[Stored items]

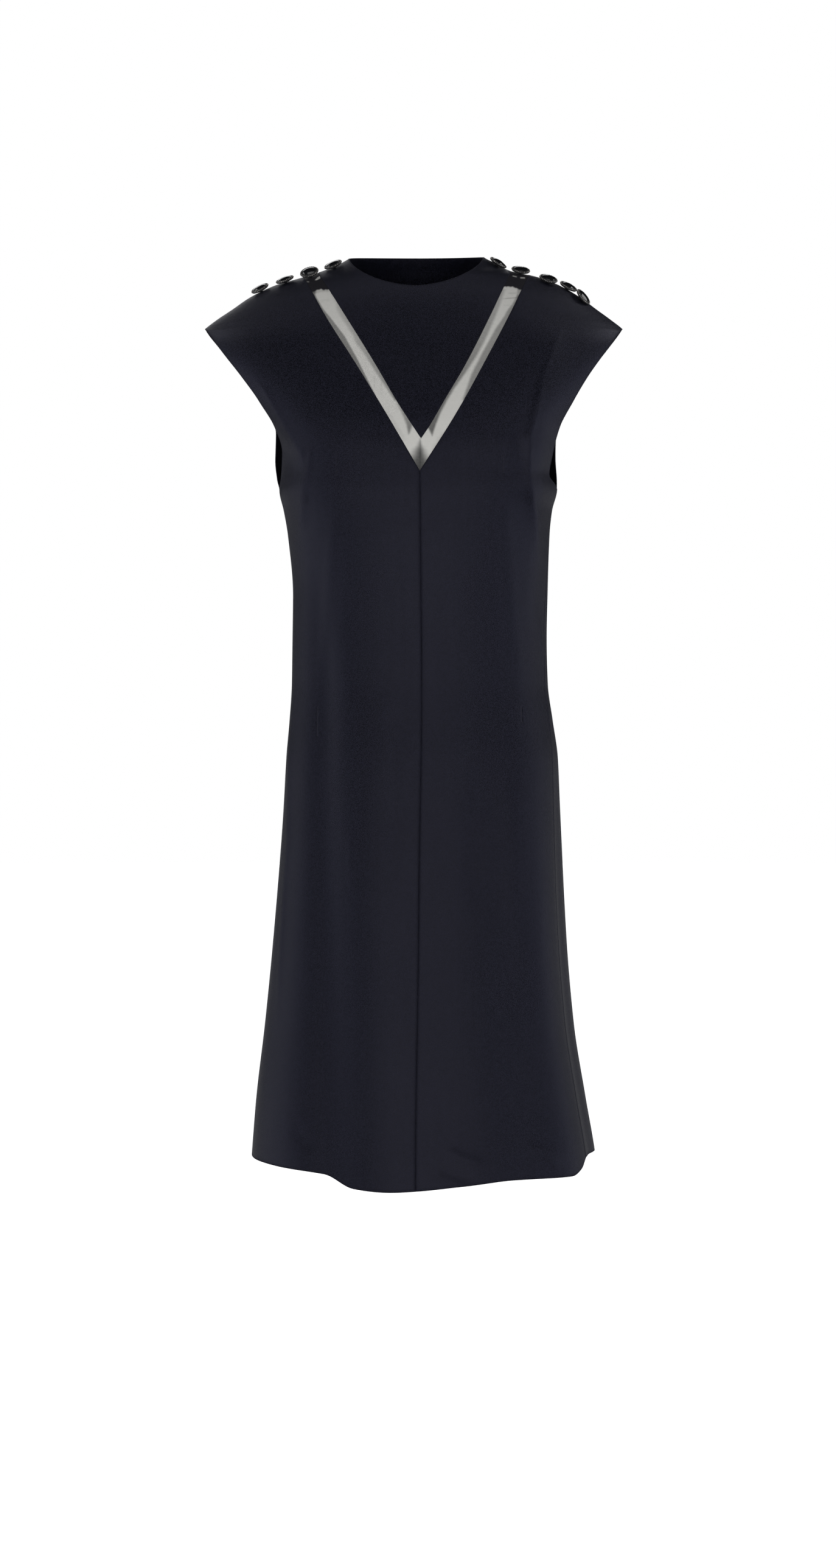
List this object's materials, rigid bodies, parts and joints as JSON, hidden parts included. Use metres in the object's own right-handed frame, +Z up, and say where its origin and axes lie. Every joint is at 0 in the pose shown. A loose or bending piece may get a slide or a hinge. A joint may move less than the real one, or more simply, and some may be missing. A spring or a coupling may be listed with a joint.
{
  "type": "sleeveless shift dress, held in its worn form",
  "caption": "Dark crepe shift dress with cap sleeves, a bib between two sheer bands that meet in a V, and buttoned shoulders.",
  "frame": {"origin": "midway between the two neck points, level with them, where the wearer's shoulders hold the dress", "axes": "+Z up, the front faces -Y, +X is the viewer's right when looking at the front"},
  "size_m": [0.48, 0.2797, 1.0668],
  "materials": {
    "crepe": "matte navy-black crepe with a fine pebbled grain",
    "organza": "sheer dark organza, grey where light shows through it",
    "black_glass": "opaque black pressed glass, glossy, with a cut rim"
  },
  "bodies": {
    "root": {"front_left": "crepe", "front_right": "crepe", "back": "crepe", "bib": "crepe", "sheer_band_left": "organza", "sheer_band_right": "organza", "button_stand_left": "crepe", "button_stand_right": "crepe", "button_left_1": "black_glass", "button_left_2": "black_glass", "button_left_3": "black_glass", "button_left_4": "black_glass", "button_right_1": "black_glass", "button_right_2": "black_glass", "button_right_3": "black_glass", "button_right_4": "black_glass", "button_right_5": "black_glass"}
  },
  "joints": []
}
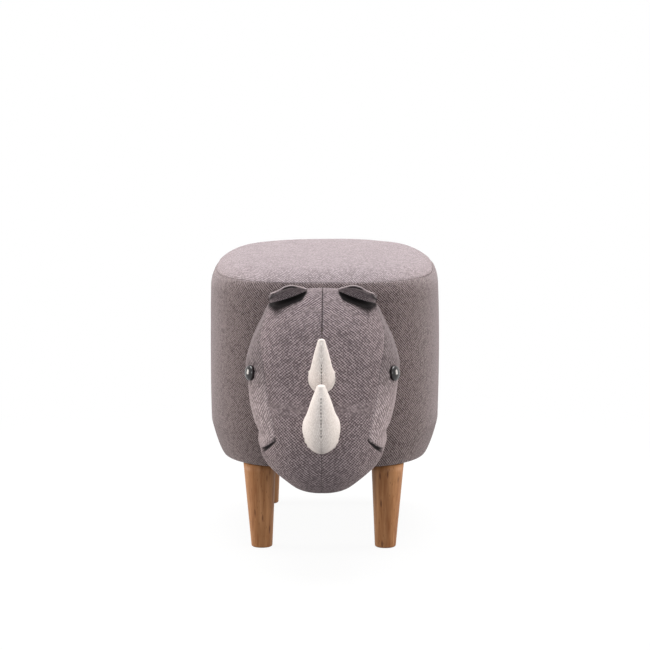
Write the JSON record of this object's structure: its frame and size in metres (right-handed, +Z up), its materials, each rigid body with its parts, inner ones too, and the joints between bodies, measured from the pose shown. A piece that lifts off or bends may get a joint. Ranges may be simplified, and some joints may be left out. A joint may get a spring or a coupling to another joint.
{
  "type": "animal footstool",
  "caption": "Upholstered rhinoceros footstool: padded oblong body on tapered beech legs, stuffed head with ears, glossy eyes and cream cloth horns.",
  "frame": {"origin": "on the floor, under the middle of the whole stool's bounding box", "axes": "+Z up, the head looks along -Y, +X to the right for someone who looks at the face from the front"},
  "size_m": [0.307, 0.6238, 0.38],
  "materials": {
    "upholstery_twill": "mauve-grey twill weave, matt, diagonal wales",
    "ear_twill": "the same twill, a shade darker",
    "horn_twill": "cream polyester twill, matt, sewn centre seam",
    "beech_wood": "turned beech, satin lacquer, fine flecks",
    "eye_gloss": "polished black dome",
    "zinc_steel": "zinc plated",
    "plywood": "raw plywood",
    "pine_frame": "sawn pine",
    "foam": "open-cell polyurethane foam",
    "polyester_fill": "loose polyester fibre",
    "dust_cloth": "black spun-bonded cloth"
  },
  "bodies": {
    "root": {"leg_front_right": "beech_wood", "leg_bolt_front_right": "zinc_steel", "tee_nut_front_right": "zinc_steel", "post_front_right": "pine_frame", "base_screw_front_right": "zinc_steel", "top_screw_front_right": "zinc_steel", "leg_front_left": "beech_wood", "leg_bolt_front_left": "zinc_steel", "tee_nut_front_left": "zinc_steel", "post_front_left": "pine_frame", "base_screw_front_left": "zinc_steel", "top_screw_front_left": "zinc_steel", "leg_rear_right": "beech_wood", "leg_bolt_rear_right": "zinc_steel", "tee_nut_rear_right": "zinc_steel", "post_rear_right": "pine_frame", "base_screw_rear_right": "zinc_steel", "top_screw_rear_right": "zinc_steel", "leg_rear_left": "beech_wood", "leg_bolt_rear_left": "zinc_steel", "tee_nut_rear_left": "zinc_steel", "post_rear_left": "pine_frame", "base_screw_rear_left": "zinc_steel", "top_screw_rear_left": "zinc_steel", "head_batten": "pine_frame", "head_backing": "plywood", "head_bolt_lower": "zinc_steel", "head_nut_lower": "zinc_steel", "head_bolt_upper": "zinc_steel", "head_nut_upper": "zinc_steel", "base_board": "plywood", "top_board": "plywood", "wall_shell": "plywood", "side_foam": "foam", "seat_foam": "foam", "side_cover": "upholstery_twill", "top_cover": "upholstery_twill", "dust_cover": "dust_cloth", "eye_right": "eye_gloss", "eye_left": "eye_gloss", "eye_washer_right": "zinc_steel", "eye_washer_left": "zinc_steel", "head_stuffing": "polyester_fill", "face_right": "upholstery_twill", "cheek_right": "upholstery_twill", "face_left": "upholstery_twill", "cheek_left": "upholstery_twill", "ear_lining_right": "ear_twill", "ear_outer_right": "ear_twill", "ear_lining_left": "ear_twill", "ear_outer_left": "ear_twill", "front_horn_right": "horn_twill", "front_horn_left": "horn_twill", "front_horn_stuffing": "polyester_fill", "rear_horn_right": "horn_twill", "rear_horn_left": "horn_twill", "rear_horn_stuffing": "polyester_fill", "tail": "upholstery_twill"}
  },
  "joints": []
}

## [WHAT YOU HAVE TO DO]
Write the entire listing out again, word for word.

## [ANSWER TO THIS PROBLEM]
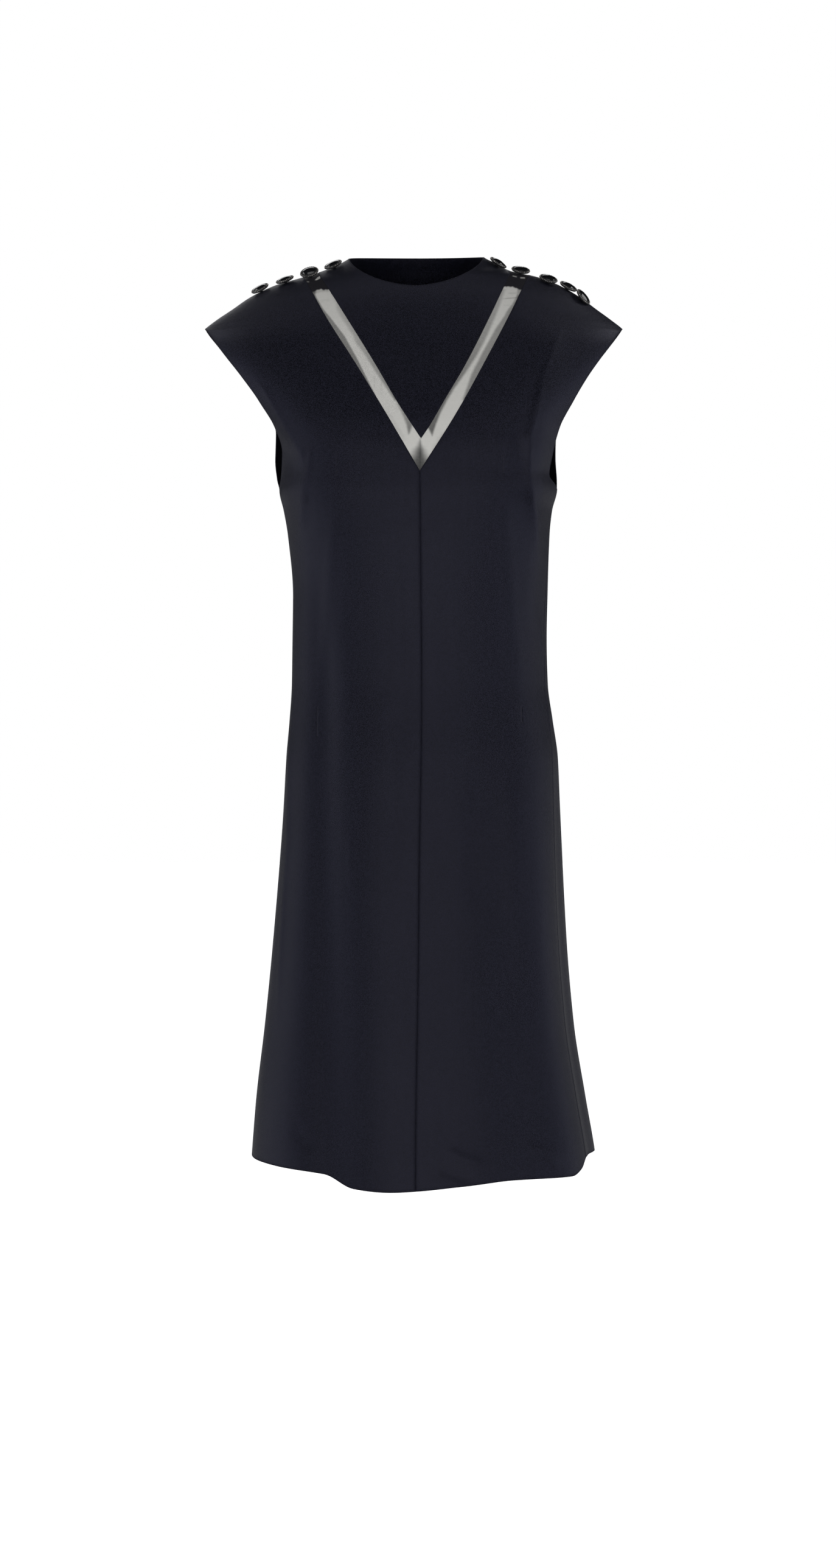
List this object's materials, rigid bodies, parts and joints as JSON, hidden parts included. Use metres in the object's own right-handed frame, +Z up, and say where its origin and axes lie. Every joint is at 0 in the pose shown. A loose or bending piece may get a slide or a hinge. A joint may move less than the real one, or more simply, and some may be missing. A spring or a coupling may be listed with a joint.
{
  "type": "sleeveless shift dress, held in its worn form",
  "caption": "Dark crepe shift dress with cap sleeves, a bib between two sheer bands that meet in a V, and buttoned shoulders.",
  "frame": {"origin": "midway between the two neck points, level with them, where the wearer's shoulders hold the dress", "axes": "+Z up, the front faces -Y, +X is the viewer's right when looking at the front"},
  "size_m": [0.48, 0.2797, 1.0668],
  "materials": {
    "crepe": "matte navy-black crepe with a fine pebbled grain",
    "organza": "sheer dark organza, grey where light shows through it",
    "black_glass": "opaque black pressed glass, glossy, with a cut rim"
  },
  "bodies": {
    "root": {"front_left": "crepe", "front_right": "crepe", "back": "crepe", "bib": "crepe", "sheer_band_left": "organza", "sheer_band_right": "organza", "button_stand_left": "crepe", "button_stand_right": "crepe", "button_left_1": "black_glass", "button_left_2": "black_glass", "button_left_3": "black_glass", "button_left_4": "black_glass", "button_right_1": "black_glass", "button_right_2": "black_glass", "button_right_3": "black_glass", "button_right_4": "black_glass", "button_right_5": "black_glass"}
  },
  "joints": []
}
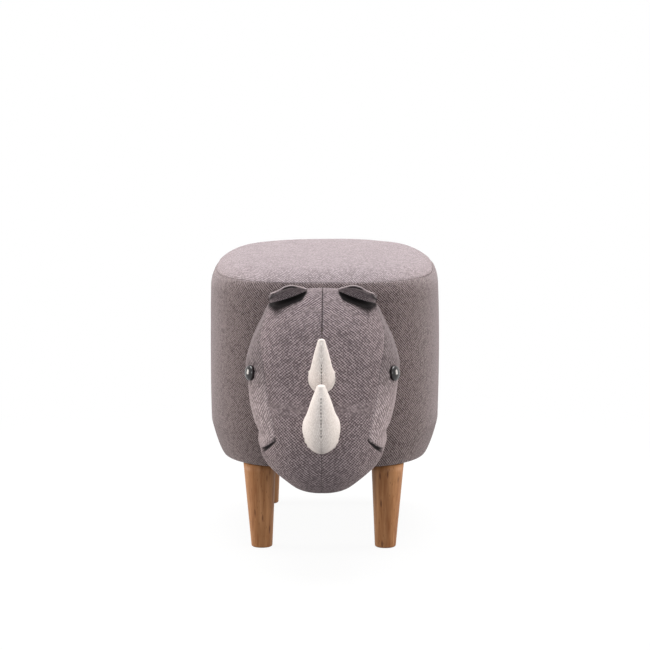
Write the JSON record of this object's structure: its frame and size in metres (right-handed, +Z up), its materials, each rigid body with its parts, inner ones too, and the joints between bodies, measured from the pose shown. A piece that lifts off or bends may get a joint. Ranges may be simplified, and some joints may be left out. A joint may get a spring or a coupling to another joint.
{
  "type": "animal footstool",
  "caption": "Upholstered rhinoceros footstool: padded oblong body on tapered beech legs, stuffed head with ears, glossy eyes and cream cloth horns.",
  "frame": {"origin": "on the floor, under the middle of the whole stool's bounding box", "axes": "+Z up, the head looks along -Y, +X to the right for someone who looks at the face from the front"},
  "size_m": [0.307, 0.6238, 0.38],
  "materials": {
    "upholstery_twill": "mauve-grey twill weave, matt, diagonal wales",
    "ear_twill": "the same twill, a shade darker",
    "horn_twill": "cream polyester twill, matt, sewn centre seam",
    "beech_wood": "turned beech, satin lacquer, fine flecks",
    "eye_gloss": "polished black dome",
    "zinc_steel": "zinc plated",
    "plywood": "raw plywood",
    "pine_frame": "sawn pine",
    "foam": "open-cell polyurethane foam",
    "polyester_fill": "loose polyester fibre",
    "dust_cloth": "black spun-bonded cloth"
  },
  "bodies": {
    "root": {"leg_front_right": "beech_wood", "leg_bolt_front_right": "zinc_steel", "tee_nut_front_right": "zinc_steel", "post_front_right": "pine_frame", "base_screw_front_right": "zinc_steel", "top_screw_front_right": "zinc_steel", "leg_front_left": "beech_wood", "leg_bolt_front_left": "zinc_steel", "tee_nut_front_left": "zinc_steel", "post_front_left": "pine_frame", "base_screw_front_left": "zinc_steel", "top_screw_front_left": "zinc_steel", "leg_rear_right": "beech_wood", "leg_bolt_rear_right": "zinc_steel", "tee_nut_rear_right": "zinc_steel", "post_rear_right": "pine_frame", "base_screw_rear_right": "zinc_steel", "top_screw_rear_right": "zinc_steel", "leg_rear_left": "beech_wood", "leg_bolt_rear_left": "zinc_steel", "tee_nut_rear_left": "zinc_steel", "post_rear_left": "pine_frame", "base_screw_rear_left": "zinc_steel", "top_screw_rear_left": "zinc_steel", "head_batten": "pine_frame", "head_backing": "plywood", "head_bolt_lower": "zinc_steel", "head_nut_lower": "zinc_steel", "head_bolt_upper": "zinc_steel", "head_nut_upper": "zinc_steel", "base_board": "plywood", "top_board": "plywood", "wall_shell": "plywood", "side_foam": "foam", "seat_foam": "foam", "side_cover": "upholstery_twill", "top_cover": "upholstery_twill", "dust_cover": "dust_cloth", "eye_right": "eye_gloss", "eye_left": "eye_gloss", "eye_washer_right": "zinc_steel", "eye_washer_left": "zinc_steel", "head_stuffing": "polyester_fill", "face_right": "upholstery_twill", "cheek_right": "upholstery_twill", "face_left": "upholstery_twill", "cheek_left": "upholstery_twill", "ear_lining_right": "ear_twill", "ear_outer_right": "ear_twill", "ear_lining_left": "ear_twill", "ear_outer_left": "ear_twill", "front_horn_right": "horn_twill", "front_horn_left": "horn_twill", "front_horn_stuffing": "polyester_fill", "rear_horn_right": "horn_twill", "rear_horn_left": "horn_twill", "rear_horn_stuffing": "polyester_fill", "tail": "upholstery_twill"}
  },
  "joints": []
}